I also note that this is not a situation where Plaintiff has been unable to conduct any discovery and is therefore unable to respond to summary judgment matters. Rather, Plaintiff has conducted discovery and Defendants' answers to written discovery are incredibly detailed. Additionally, I find no support for Plaintiff's indication that he needs to take the depositions of non-party witnesses, which comprises the vast majority of his request for depositions. There are no allegations against these individuals and their participation in events leading up to Plaintiff's allegations are immaterial to the issue of qualified immunity and the allegations specifically related to Defendants' conduct. Finally, as to the videotape that Plaintiff states he needs, he did not raise this previously.
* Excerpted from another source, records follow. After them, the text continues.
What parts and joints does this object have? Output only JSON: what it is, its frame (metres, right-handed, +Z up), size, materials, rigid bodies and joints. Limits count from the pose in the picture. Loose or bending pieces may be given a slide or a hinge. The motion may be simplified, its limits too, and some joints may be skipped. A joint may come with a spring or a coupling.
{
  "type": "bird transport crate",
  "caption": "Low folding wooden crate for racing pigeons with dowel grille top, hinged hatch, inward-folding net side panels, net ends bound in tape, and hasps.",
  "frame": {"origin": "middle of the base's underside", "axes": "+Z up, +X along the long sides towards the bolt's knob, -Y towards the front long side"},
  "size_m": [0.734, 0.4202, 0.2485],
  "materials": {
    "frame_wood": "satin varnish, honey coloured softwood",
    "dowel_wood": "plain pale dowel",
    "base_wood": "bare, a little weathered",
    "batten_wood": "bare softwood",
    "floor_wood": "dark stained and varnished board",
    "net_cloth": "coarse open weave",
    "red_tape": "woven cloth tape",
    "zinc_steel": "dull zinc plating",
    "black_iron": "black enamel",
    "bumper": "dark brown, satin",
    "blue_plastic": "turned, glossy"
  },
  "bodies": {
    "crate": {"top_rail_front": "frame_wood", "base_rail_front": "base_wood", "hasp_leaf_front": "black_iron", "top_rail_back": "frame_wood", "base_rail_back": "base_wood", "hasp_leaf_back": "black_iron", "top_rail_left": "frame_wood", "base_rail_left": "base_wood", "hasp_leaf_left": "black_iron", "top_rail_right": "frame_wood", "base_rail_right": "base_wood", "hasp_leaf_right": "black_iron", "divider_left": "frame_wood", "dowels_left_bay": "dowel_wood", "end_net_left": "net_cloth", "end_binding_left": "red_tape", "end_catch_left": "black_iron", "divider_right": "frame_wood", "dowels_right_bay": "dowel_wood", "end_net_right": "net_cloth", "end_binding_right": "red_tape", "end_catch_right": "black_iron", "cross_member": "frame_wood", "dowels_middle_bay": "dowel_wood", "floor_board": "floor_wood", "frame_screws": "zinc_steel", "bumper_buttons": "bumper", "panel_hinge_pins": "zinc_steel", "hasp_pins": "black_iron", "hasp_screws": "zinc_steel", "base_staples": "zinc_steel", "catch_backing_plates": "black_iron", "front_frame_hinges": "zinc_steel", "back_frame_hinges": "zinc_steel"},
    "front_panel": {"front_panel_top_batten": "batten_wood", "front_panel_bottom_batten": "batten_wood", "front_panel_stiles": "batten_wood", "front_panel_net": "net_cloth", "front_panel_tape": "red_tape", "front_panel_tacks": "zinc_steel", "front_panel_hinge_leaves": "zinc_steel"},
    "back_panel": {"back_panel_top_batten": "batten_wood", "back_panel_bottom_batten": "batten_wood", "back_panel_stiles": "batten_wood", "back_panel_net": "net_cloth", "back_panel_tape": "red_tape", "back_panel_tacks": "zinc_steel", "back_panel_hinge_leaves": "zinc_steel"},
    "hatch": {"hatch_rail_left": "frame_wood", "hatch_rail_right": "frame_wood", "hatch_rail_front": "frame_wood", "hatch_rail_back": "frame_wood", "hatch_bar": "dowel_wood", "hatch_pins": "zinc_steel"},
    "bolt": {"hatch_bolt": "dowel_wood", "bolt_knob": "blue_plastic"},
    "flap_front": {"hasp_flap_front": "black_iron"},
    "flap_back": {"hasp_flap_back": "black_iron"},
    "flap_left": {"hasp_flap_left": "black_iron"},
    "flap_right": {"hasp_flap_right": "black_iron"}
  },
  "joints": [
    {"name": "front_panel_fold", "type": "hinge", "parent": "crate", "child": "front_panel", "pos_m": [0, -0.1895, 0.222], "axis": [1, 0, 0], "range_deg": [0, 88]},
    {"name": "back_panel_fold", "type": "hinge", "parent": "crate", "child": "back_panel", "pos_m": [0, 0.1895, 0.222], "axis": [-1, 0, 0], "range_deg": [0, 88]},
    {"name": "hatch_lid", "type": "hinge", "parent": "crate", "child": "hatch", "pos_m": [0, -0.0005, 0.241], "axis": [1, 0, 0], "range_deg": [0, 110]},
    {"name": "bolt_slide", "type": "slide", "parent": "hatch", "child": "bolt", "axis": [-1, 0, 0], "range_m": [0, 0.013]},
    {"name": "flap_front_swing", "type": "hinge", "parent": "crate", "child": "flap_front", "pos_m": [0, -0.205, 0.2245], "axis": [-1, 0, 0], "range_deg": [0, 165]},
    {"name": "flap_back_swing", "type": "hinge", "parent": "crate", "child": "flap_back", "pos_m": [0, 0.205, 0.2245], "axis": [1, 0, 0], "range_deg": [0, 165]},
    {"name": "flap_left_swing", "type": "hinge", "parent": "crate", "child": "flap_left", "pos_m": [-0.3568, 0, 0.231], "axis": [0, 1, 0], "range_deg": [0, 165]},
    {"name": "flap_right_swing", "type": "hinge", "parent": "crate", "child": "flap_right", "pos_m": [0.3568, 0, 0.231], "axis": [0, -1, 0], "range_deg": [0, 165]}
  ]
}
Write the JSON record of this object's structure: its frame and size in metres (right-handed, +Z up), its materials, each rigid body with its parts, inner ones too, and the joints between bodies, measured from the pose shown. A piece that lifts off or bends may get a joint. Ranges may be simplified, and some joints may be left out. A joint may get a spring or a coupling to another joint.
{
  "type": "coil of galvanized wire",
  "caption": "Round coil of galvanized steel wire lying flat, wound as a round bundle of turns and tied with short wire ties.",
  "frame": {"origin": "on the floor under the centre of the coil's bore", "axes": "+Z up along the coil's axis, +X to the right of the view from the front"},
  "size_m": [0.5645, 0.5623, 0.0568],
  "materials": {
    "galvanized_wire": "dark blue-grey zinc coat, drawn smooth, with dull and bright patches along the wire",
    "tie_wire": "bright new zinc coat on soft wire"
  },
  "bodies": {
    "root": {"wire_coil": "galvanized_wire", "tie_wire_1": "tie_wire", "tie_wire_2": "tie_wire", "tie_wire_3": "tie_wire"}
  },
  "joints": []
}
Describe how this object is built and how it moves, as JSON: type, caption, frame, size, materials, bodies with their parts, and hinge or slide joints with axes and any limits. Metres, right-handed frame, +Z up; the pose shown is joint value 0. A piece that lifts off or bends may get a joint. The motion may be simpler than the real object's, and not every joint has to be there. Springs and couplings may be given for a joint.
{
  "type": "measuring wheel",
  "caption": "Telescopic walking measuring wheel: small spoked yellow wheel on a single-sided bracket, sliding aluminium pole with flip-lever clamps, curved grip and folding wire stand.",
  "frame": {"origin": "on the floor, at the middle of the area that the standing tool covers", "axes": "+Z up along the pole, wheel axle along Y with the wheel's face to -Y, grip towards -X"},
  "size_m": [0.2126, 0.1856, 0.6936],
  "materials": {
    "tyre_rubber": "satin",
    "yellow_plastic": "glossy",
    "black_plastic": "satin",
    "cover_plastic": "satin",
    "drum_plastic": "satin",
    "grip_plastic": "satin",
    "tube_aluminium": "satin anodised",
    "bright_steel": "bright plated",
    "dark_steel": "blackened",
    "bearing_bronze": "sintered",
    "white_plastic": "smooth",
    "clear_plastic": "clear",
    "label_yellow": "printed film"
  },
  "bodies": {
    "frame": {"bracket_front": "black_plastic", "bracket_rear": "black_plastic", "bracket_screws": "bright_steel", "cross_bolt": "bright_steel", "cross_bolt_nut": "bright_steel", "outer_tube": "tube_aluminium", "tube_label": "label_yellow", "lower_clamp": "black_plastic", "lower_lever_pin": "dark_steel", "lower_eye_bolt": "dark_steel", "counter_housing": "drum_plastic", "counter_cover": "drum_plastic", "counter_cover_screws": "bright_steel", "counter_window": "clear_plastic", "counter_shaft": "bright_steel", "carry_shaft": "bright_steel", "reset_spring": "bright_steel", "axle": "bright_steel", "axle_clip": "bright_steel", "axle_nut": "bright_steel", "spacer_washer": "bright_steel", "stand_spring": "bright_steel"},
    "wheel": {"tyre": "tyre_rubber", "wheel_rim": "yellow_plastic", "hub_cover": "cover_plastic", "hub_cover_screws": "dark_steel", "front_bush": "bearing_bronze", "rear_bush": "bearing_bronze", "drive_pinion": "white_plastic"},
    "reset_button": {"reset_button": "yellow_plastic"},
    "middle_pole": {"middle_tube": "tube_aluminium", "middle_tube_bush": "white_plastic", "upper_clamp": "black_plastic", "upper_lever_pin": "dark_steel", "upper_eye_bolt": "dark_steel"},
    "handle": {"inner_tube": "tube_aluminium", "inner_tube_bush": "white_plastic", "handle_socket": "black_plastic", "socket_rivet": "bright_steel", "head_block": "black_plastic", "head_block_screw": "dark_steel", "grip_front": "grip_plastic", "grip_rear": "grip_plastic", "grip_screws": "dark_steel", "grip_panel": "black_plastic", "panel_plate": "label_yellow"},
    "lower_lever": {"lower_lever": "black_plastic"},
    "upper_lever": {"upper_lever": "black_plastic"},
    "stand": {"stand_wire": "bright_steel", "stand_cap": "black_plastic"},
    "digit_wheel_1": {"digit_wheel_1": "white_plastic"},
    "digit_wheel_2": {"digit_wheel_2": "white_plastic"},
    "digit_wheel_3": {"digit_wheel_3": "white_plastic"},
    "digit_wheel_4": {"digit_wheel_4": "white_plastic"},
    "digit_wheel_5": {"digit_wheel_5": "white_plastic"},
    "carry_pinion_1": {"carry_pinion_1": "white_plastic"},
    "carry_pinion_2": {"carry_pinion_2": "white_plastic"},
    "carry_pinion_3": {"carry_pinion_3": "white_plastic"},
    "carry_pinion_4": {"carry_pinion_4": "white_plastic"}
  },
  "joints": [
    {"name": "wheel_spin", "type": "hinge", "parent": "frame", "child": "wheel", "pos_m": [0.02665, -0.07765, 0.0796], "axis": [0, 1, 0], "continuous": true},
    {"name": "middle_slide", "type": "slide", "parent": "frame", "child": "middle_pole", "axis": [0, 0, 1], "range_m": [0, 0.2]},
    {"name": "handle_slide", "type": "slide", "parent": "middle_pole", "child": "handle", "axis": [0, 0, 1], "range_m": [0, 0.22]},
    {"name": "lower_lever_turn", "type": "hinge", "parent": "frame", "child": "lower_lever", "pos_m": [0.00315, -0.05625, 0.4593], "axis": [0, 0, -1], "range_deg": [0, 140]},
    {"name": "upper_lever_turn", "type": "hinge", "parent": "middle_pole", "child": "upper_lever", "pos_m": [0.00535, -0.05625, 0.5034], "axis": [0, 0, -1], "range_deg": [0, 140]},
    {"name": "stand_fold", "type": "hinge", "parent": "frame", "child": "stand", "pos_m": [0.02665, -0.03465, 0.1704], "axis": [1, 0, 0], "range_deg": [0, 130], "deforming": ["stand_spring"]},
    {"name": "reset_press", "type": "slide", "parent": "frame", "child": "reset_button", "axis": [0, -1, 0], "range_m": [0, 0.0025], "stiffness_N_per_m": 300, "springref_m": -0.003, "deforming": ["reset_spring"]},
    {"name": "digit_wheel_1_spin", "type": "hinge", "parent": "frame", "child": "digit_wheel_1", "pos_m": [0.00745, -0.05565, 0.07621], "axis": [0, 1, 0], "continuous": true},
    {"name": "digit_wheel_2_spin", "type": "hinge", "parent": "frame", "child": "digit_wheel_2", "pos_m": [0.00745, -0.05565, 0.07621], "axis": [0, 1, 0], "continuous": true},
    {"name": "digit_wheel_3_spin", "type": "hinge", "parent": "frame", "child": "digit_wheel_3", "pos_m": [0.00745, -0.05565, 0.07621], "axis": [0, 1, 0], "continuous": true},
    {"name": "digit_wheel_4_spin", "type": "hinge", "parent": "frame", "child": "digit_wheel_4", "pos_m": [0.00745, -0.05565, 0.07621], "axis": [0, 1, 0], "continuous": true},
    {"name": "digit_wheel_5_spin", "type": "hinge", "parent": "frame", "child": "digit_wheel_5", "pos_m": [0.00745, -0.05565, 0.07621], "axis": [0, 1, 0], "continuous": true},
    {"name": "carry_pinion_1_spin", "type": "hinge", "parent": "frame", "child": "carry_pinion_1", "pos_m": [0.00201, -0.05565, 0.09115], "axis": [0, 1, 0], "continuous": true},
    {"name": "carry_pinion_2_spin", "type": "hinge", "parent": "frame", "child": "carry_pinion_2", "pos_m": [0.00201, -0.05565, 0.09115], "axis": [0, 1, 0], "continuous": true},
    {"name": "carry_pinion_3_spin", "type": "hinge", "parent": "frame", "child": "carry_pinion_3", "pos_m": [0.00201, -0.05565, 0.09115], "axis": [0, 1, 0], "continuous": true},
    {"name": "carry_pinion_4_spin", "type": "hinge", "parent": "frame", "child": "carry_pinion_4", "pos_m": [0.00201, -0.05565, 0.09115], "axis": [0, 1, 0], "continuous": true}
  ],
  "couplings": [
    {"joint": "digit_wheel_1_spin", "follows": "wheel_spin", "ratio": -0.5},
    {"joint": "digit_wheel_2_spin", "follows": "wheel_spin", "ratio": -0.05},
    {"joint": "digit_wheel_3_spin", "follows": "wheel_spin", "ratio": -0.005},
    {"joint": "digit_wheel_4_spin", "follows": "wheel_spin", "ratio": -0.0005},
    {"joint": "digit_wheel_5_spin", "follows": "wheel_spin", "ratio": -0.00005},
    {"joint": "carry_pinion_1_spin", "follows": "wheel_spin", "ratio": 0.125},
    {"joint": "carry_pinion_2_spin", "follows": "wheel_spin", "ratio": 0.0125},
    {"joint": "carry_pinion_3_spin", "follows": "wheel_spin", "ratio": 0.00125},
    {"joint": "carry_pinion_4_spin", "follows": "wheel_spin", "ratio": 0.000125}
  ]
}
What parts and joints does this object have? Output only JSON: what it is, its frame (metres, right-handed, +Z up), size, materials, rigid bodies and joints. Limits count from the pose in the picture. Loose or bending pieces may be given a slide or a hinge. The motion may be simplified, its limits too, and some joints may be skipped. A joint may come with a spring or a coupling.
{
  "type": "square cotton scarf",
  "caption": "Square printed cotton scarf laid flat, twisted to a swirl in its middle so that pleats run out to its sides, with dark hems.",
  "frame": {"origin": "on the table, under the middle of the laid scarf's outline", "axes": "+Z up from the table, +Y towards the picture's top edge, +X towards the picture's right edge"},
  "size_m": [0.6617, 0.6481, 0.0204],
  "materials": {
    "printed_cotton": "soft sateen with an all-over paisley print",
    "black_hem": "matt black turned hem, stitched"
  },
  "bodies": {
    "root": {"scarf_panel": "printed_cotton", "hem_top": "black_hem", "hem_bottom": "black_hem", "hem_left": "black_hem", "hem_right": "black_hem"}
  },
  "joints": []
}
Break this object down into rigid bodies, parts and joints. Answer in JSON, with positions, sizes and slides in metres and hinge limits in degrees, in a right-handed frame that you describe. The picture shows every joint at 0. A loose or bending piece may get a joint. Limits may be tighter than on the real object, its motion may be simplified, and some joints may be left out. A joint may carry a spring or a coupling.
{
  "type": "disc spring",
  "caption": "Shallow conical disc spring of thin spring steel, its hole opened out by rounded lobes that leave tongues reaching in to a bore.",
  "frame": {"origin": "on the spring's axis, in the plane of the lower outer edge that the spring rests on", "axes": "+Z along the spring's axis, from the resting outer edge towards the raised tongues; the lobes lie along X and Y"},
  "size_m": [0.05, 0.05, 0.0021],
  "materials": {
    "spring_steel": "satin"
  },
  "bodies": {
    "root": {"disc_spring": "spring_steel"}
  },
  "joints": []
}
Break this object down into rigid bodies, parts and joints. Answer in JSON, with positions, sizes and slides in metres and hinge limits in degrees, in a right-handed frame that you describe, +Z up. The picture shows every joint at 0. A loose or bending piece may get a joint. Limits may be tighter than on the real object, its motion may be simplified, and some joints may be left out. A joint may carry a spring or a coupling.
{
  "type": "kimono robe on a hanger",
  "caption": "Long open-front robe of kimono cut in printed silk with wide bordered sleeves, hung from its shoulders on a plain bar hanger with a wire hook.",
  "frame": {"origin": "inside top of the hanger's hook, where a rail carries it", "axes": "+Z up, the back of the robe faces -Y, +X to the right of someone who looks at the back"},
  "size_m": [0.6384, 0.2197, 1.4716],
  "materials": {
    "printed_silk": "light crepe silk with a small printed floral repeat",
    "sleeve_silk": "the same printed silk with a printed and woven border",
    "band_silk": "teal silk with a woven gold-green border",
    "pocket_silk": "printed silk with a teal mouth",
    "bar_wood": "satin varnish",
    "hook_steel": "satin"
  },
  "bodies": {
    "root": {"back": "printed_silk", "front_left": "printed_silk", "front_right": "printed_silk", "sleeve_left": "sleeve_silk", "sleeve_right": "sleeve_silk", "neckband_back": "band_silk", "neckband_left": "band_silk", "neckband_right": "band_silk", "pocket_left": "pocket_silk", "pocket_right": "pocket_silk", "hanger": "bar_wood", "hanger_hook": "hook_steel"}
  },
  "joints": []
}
Moreover, Defendants assert that, as articulated on the record before Magistrate Judge Hegarty, they have provided all photographs and documentation in their possession, custody and control.
Based on the foregoing, I am not left with the firm and definite conviction that a mistake has been committed as would be required for me to sustain Plaintiff's objections. I find that Magistrate Judge Hegarty conducted a fair and detailed analysis of whether Plaintiff needed discovery to respond to the Defendants' Motion for Summary Judgment, and that his Order on Motion to Stay is not clearly erroneous or contrary to law.
Finally, while I have found that Plaintiff is not entitled to conduct further discovery, I do find that he should be given a brief extension of time to respond to Defendants' Motion for Summary Judgment. I will thus grant in part and deny in part Plaintiff's Motion to Extend Date to File Response to Motion for Summary Judgment with Affidavit. Plaintiff is granted an extension of ...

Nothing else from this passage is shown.